If you have enabled SELinux follow this step. In order start Kafka and Zookeeper service, we need to set SELinux to Enforcing. We haven't found SELinux configuration for those service. So, we're setting it to enforcing. Otherwise we will face Permission Denied error.

sudo setenforce 0

Step 8: Setting Up Kafka as a Systemd Service

To ensure Kafka and Zookeeper start on boot, you can set them up as systemd services.

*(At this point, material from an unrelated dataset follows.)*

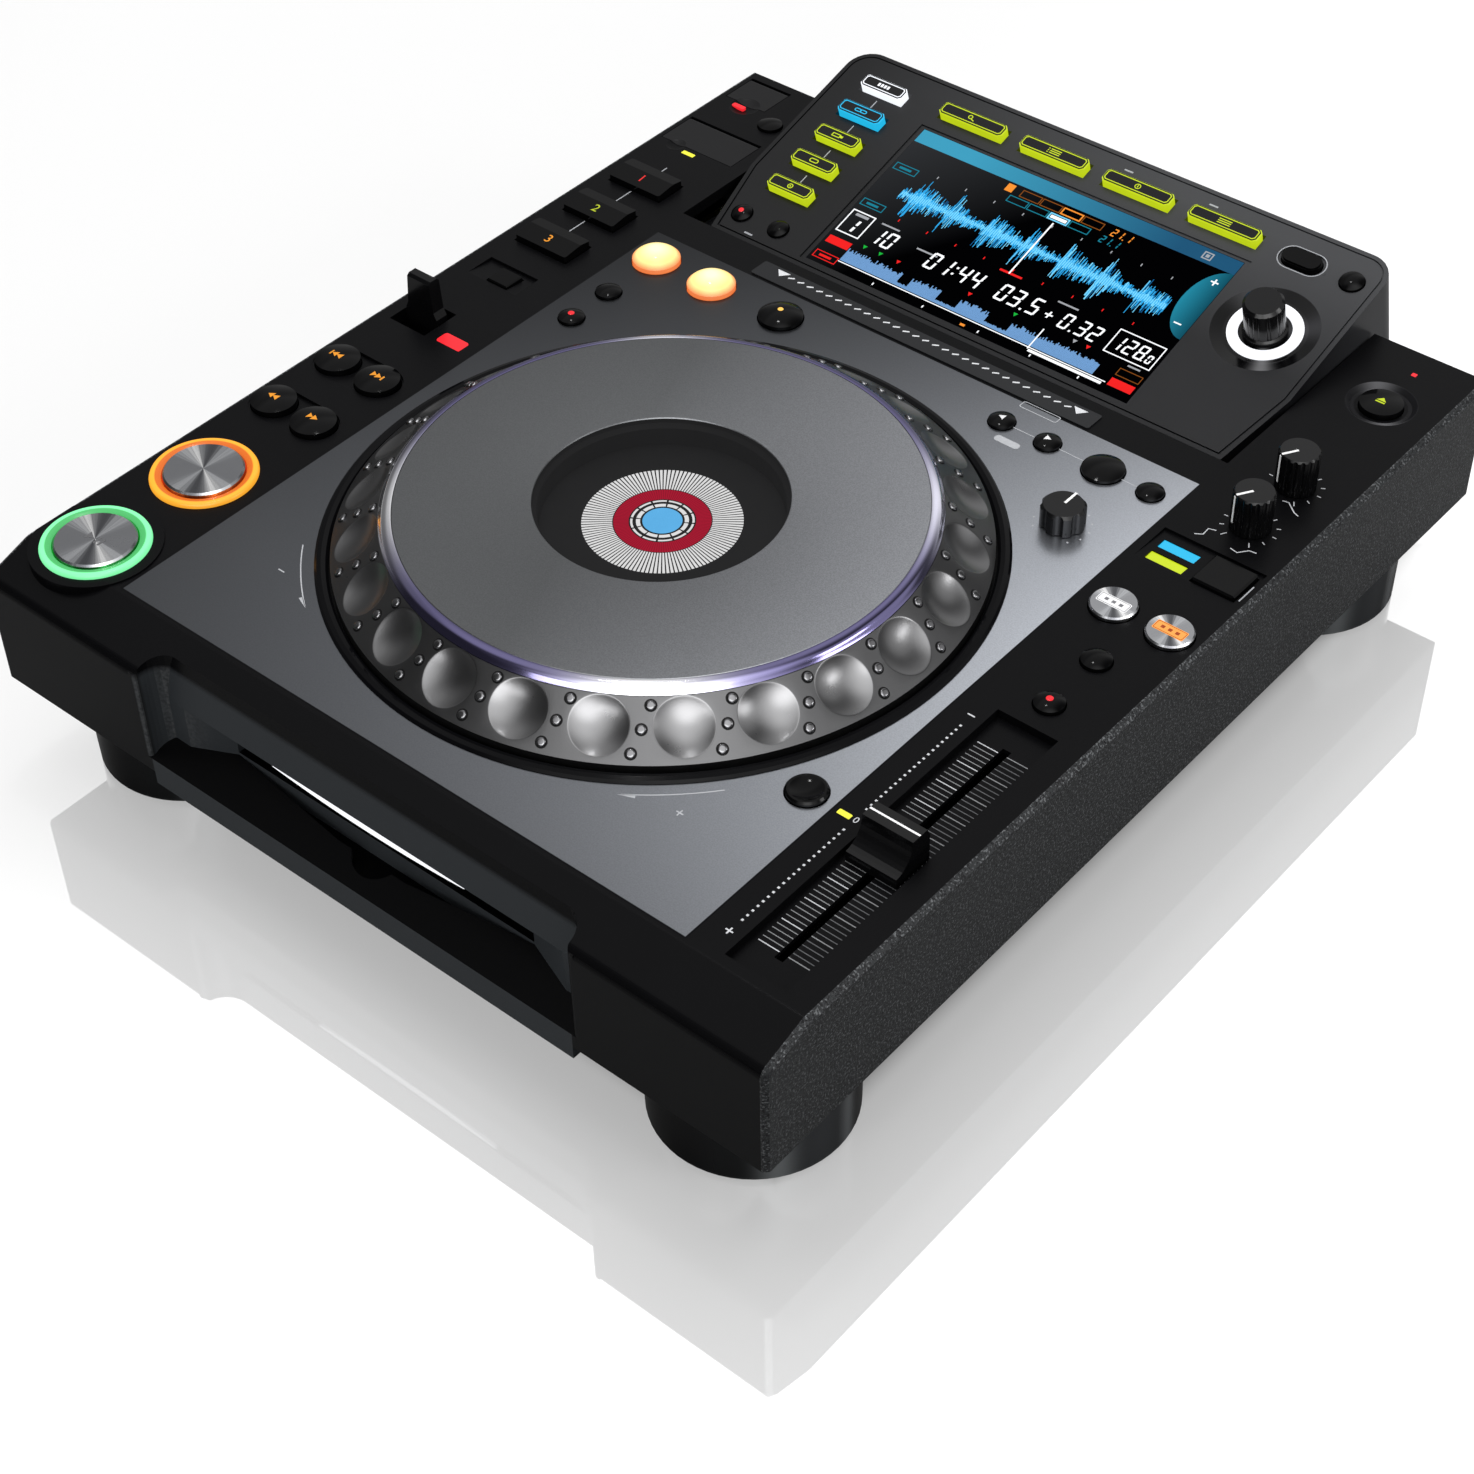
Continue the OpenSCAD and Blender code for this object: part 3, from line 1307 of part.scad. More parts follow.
module light_guides() {
    color("#5cf2a0") light_ring(play_at, 2);
    color("#ff9a2e") light_ring(cue_at, 1.6);
    color("#f6f8ff") on_panel(selector_at[0], selector_at[1], -1.2)
        rotate_extrude()
            polygon([[light_ring_in, 0], [light_ring_r, 0], [light_ring_r - 0.6, 0.8], [light_ring_in, 0.8]]);
    // Line of light under the brow, thickest in the middle
    color("#ffffff") translate([0, y0 + brow_in + 0.4, foot_h + brow_z - line_t])
        linear_extrude(line_t)
            polygon([[-40, 0], [0, -0.2], [40, 0], [40, 1], [-40, 1]]);
    color("#ff3a4c") {
        lit_window(reverse_at, reverse_w, reverse_l, 1);
        lit_window(usb_lamp_at, lamp_w, lamp_l, 1);
        lit_window(standby_at, standby_w, standby_w, 1);
    }
    color("#e6ee3a") {
        lit_window(sd_lamp_at, lamp_w, lamp_l, 1);
        lit_window(zero_lamp_at, zero_w, lamp_l, 1);
    }
    color("#28c8e8") on_deck(vinyl_window_at, -2.4)
        translate([-window_w / 2, -window_l / 2, 0]) cube([window_w, window_l, 1.4]);
    color("#c8dc2c") on_deck(disc_window_at, -2.4)
        translate([-window_w / 2, -window_l / 2, 0]) cube([window_w, window_l, 1.6]);
    color("#0c0d0f") translate([0, post_y, deck_z + label_h - label_t])
        cylinder(r = post_r - 0.1, h = label_t, $fn = 128);
}

line_t = 1.2;
drive_w = 148;
drive_d = 152;
drive_wall = 1.6;
hub_y = 96;
board_z = 4.4;

module drive_and_boards() {
    front = y0 + block_d + gap;
    floor_z = foot_h + case_t;
    path_low = foot_h + slot_z - 0.5;
    path_high = foot_h + slot_z + slot_h + 0.5;
    side = drive_w / 2;
    color("#9a9da2") {
        // Tray, side rails and clamp plate; the disc runs between tray and clamp
        box([-side, front, floor_z], [side, front + drive_d, floor_z + drive_wall]);
        for (s = [-1, 1])
            translate([s * (side - drive_wall / 2), front + drive_d / 2, (floor_z + path_high) / 2])
                cube([drive_wall, drive_d, path_high - floor_z], center = true);
        box([-side, front, path_high], [side, front + drive_d, path_high + drive_wall]);
    }
    // Turntable hub on its motor
    color("#2c2d30") translate([0, front + hub_y - block_d, floor_z + drive_wall]) {
        cylinder(r = 17, h = path_low - floor_z - drive_wall - 4);
        cylinder(r = 14.6, h = path_low - floor_z - drive_wall - 0.5);
    }
    // Loading roller between the rails
    color("#1a1a1a") translate([0, front + 12, path_low - 4.2])
        rotate([0, 90, 0]) cylinder(r = 3.9, h = drive_w - 2 * drive_wall - 0.2, center = true);
    // Optical head on two guide rods
    color("#8d9196") for (s = [-1, 1])
        translate([s * 22, front + drive_d - 2, floor_z + drive_wall + 3.2])
            rotate([90, 0, 0]) cylinder(r = 1.5, h = 50);
    color("#8d9196") for (y = [3, 51])
        box([-26, front + drive_d - y - 1.5, floor_z + drive_wall], [26, front + drive_d - y + 1.5,
            floor_z + drive_wall + 6]);
    color("#34363a") difference() {
        box([-27, front + drive_d - 36, floor_z + drive_wall + 0.5], [27, front + drive_d - 16,
            floor_z + drive_wall + 7]);
        for (s = [-1, 1])
            translate([s * 22, front + drive_d, floor_z + drive_wall + 3.2])
                rotate([90, 0, 0]) cylinder(r = 1.5, h = 50);
    }
    // Main board with its sockets
    color("#1f5a3a") box([-150, y0 + 250, floor_z + board_z - 1.6], [96, y0 + body_d - case_t - 1, floor_z + board_z]);
    for (x = [-146, -27, 92], y = [254, body_d - 10])
        color("#b8babd") translate([x, y0 + y, floor_z]) cylinder(r = 3, h = board_z - 1.6);
    color("#26282b") {
        box([-60, y0 + 270, floor_z + board_z], [-36, y0 + 294, floor_z + board_z + 3]);
        box([-10, y0 + 262, floor_z + board_z], [8, y0 + 280, floor_z + board_z + 3]);
        box([30, y0 + 280, floor_z + board_z], [62, y0 + 302, floor_z + board_z + 4]);
    }
    rear_sockets();
    media_sockets();
    // Power board beside the mains inlet
    color("#8a6a34") box([102, y0 + 262, floor_z + 4.4], [154, y0 + 352, floor_z + 6]);
    for (x = [106, 150], y = [266, 348])
        color("#b8babd") translate([x, y0 + y, floor_z]) cylinder(r = 3, h = 4.4);
    color("#c9a43a") box([112, y0 + 272, floor_z + 6], [138, y0 + 298, floor_z + 26]);
    color("#2a4a86") for (y = [308, 322, 336])
        translate([120, y0 + y, floor_z + 6]) cylinder(r = 5.5, h = 18);
}

// Round jacks, link socket, computer socket and mains inlet, each flush in its opening
module rear_sockets() {
    back = y0 + body_d;
    board_top = foot_h + case_t + board_z;
    deep = 9;
    for (x = audio_x)
        color("#d8d9da") jack(x, 3.1, 1.6);
    color("#d98a2a") jack(digital_x, 3.1, 1.6);
    color("#2c2d30") jack(control_x, 3.1, 1.75);
    for (x = [link_x, computer_x])
        color("#b8babd") difference() {
            box([x - link_w / 2, back - 14, board_top], [x + link_w / 2, back, board_top + link_l]);
            box([x - link_w / 2 + 1.4, back - deep, board_top + 1.2],
                [x + link_w / 2 - 1.4, back + 1, board_top + link_l - 1.2]);
        }
    color("#131315") difference() {
        translate([inlet_at[0] - inlet_w / 2, back - 20, foot_h + inlet_at[1] - inlet_l / 2])
            cube([inlet_w, 20, inlet_l]);
        translate([inlet_at[0] - inlet_w / 2 + 2, back - 16, foot_h + inlet_at[1] - inlet_l / 2 + 2])
            cube([inlet_w - 4, 17, inlet_l - 4]);
    }
    color("#d8d9da") for (x = [-7, 0, 7])
        translate([inlet_at[0] + x - 1, back - 16 - eps, foot_h + inlet_at[1] - 2 + (x == 0 ? 2 : -1)])
            cube([2, 13, 4]);
}

// A round jack through the rear panel, standing on the main board
module jack(x, r, bore) {
    back = y0 + body_d;
    difference() {
        union() {
            translate([x, back + 3, foot_h + jack_z]) rotate([90, 0, 0]) cylinder(r = r, h = 14);
            translate([x - 5, back - 12, foot_h + case_t + board_z])
                cube([10, 12 - case_t, jack_z - case_t - board_z + 3.6]);
        }
        translate([x, back + 4, foot_h + jack_z]) rotate([90, 0, 0]) cylinder(r = bore, h = 10);
    }
}

usb_socket = [14.4, 7.2, 5];
usb_socket_t = 1;
sd_socket = [28, 5.2, 5];
sd_socket_t = 1.4;

// Block in the middle of a well, drawn in by t
module socket_block(at, l, z, size, t) {
    translate([at[0] - size[0] / 2 + t, at[1] - l / 2 - size[1] / 2 + t, z])
        cube([size[0] - 2 * t, size[1] - 2 * t, size[2]]);
}

// Memory sockets on the floors of the two wells
module media_sockets() {
    floor_z = deck_z - well_deep + 1.2;
    color("#b8babd") difference() {
        socket_block(usb_at, usb_l, floor_z, usb_socket, 0);
        socket_block(usb_at, usb_l, floor_z + 0.8, usb_socket, usb_socket_t);
    }
    color("#2a2b2e") difference() {
        socket_block(sd_at, sd_l, floor_z, sd_socket, 0);
        socket_block(sd_at, sd_l, floor_z + 0.8, sd_socket, sd_socket_t);
    }
}

lower_case();
side_plates();
top_deck();
centre_panel();
jog_bezel();
display_housing();
screen();
feet();
light_guides();
drive_and_boards();
jog_wheel();
play_button();
cue_button();
track_search_back();
track_search_forward();
search_back();
search_forward();
direction_lever();
rec_call_button();
hot_cue_1();
hot_cue_2();
hot_cue_3();
usb_stop_button();
usb_door();
sd_door();
loop_in_button();
loop_out_button();
reloop_button();
loop_mode_button();
slip_button();
call_back_button();
call_forward_button();
delete_button();
memory_button();
jog_adjust_knob();
brake_knob();
start_knob();
eject_button();
jog_mode_button();
sync_button();
master_button();
tempo_range_button();
master_tempo_button();
tempo_slider();
tempo_reset_button();
source_button_1();
source_button_2();
source_button_3();
source_button_4();
source_button_5();
menu_button_1();
menu_button_2();
menu_button_3();
menu_button_4();
back_button();
tag_button();
quantize_button();
time_mode_button();
rotary_selector();
power_switch();
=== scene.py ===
"""Dresses a tabletop disc player for DJs: finishes, printed marks, lit parts, screen and studio."""

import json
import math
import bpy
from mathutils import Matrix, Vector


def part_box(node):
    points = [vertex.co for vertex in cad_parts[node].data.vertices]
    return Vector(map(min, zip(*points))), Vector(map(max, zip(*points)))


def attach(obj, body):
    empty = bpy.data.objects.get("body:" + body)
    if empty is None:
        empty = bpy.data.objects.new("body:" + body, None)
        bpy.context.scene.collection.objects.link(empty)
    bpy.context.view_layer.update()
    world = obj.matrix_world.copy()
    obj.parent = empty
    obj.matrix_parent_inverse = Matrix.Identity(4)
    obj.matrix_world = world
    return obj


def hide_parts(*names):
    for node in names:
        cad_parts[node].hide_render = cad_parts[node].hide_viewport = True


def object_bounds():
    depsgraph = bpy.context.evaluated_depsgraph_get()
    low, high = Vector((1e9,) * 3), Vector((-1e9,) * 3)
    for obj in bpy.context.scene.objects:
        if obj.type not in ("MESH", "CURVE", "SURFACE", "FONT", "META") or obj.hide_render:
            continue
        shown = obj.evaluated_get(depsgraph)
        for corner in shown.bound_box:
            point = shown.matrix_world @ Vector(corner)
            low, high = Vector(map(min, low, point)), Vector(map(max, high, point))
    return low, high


bl_info = {
    "name": "Tabletop disc player",
    "version": (1, 0, 0),
    "blender": (4, 5, 0),
    "location": "3D View > Sidebar > Disc player",
    "description": "Finishes, marks, lights and studio of a tabletop disc player",
    "category": "Object",
}

import bmesh
import bpy
from mathutils import Matrix, Vector

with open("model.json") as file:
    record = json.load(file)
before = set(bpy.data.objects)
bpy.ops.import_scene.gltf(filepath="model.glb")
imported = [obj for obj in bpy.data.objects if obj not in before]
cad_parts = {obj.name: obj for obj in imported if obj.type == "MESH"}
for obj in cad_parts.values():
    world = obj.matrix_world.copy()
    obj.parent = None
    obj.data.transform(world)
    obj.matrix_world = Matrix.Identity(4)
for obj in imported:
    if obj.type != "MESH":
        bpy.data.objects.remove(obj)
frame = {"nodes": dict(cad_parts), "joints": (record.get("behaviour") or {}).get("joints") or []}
CAD_BOUNDS = [list(corner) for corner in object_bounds()]
MM = 0.001
# Places in millimetres: the controls, the deck's top, the front and rear faces, the case's underside
SEAT = {joint["child"]: Vector(joint["pos_m"]) / MM for joint in frame["joints"]}
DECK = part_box("centre_panel")[1][2] / MM
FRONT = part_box("top_deck")[0][1] / MM
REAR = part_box("lower_case")[1][1] / MM
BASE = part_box("lower_case")[0][2] / MM
JOG = SEAT["jog_wheel"]
# The selector's turning axis, which is square to the screen unit's panel
PANEL_UP = Vector(next(j for j in frame["joints"] if j["child"] == "rotary_selector")["axis"])
# Middle of the black strips beside the metal panel
STRIP = (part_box("centre_panel")[1][0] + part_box("top_deck")[1][0]) / 2 / MM
# Radius of a foot, and half the width of the slot recess
FOOT = 32.3
RECESS = 88.6
# How far a print reaches into the surface that carries it
SINK = 0.02


class PlayerSizes(bpy.types.PropertyGroup):
    """Sizes of marks and lit parts, in millimetres."""

    line: bpy.props.FloatProperty(name="Printed line", description="Width of printed lines", default=0.45)
    ink: bpy.props.FloatProperty(name="Ink", description="Height of printed marks", default=0.05)
    dimples: bpy.props.IntProperty(name="Dimples", description="Finger dimples of the jog wheel", default=24)
    spokes: bpy.props.IntProperty(name="Label spokes", description="Spokes on the jog label", default=120)
    comb: bpy.props.IntProperty(name="Comb lines", description="Lines beside the tempo slot", default=51)
    dashes: bpy.props.IntProperty(name="Search dashes", description="Dashes on the search strip", default=29)
    scale_dots: bpy.props.IntProperty(
        name="Scale dots", description="Dots on each half of the tempo scale", default=21
    )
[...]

Create a new systemd service file for Zookeeper:

sudo vim /etc/systemd/system/zookeeper.service

Add the following content:

[Unit]
Description=Apache Zookeeper server
Documentation=http://zookeeper.apache.org
After=network.target

[Service]
Type=simple
User=kafka
ExecStart=/home/kafka/kafka/bin/zookeeper-server-start.sh /home/kafka/kafka/config/zookeeper.properties
ExecStop=/home/kafka/kafka/bin/zookeeper-server-stop.sh
Restart=on-abnormal

[Install]
WantedBy=multi-user.target

Create Kafka Systemd Service

Create a new systemd service file for Kafka:

sudo vim /etc/systemd/system/kafka.service

Add the following content:

[Unit]
Description=Apache Kafka server
Documentation=http://kafka.apache.org/documentation.html
After=network.target zookeeper.service

[Service]
Type=simple
User=kafka
ExecStart=/home/kafka/kafka/bin/kafka-server-start.sh /home/kafka/kafka/config/server.properties
ExecStop=/home/kafka/kafka/bin/kafka-server-stop.sh
Restart=on-abnormal

[Install]
WantedBy=multi-user.target

Start and Enable the Services

Reload systemd to apply the new service files:

sudo systemctl daemon-reload

Start and enable Zookeeper:

sudo systemctl start zookeeper
sudo systemctl enable zookeeper

Start and enable Kafka:

sudo systemctl start kafka
sudo systemctl enable kafka

Conclusion

You have now successfully seen how to install Apache Kafka on AlmaLinux 9. You can create topics, produce and consume messages, and manage Kafka and Zookeeper as systemd services. This setup provides a robust foundation for building real-time data pipelines and streaming applications.

For further configuration and tuning, refer to the official Kafka documentation.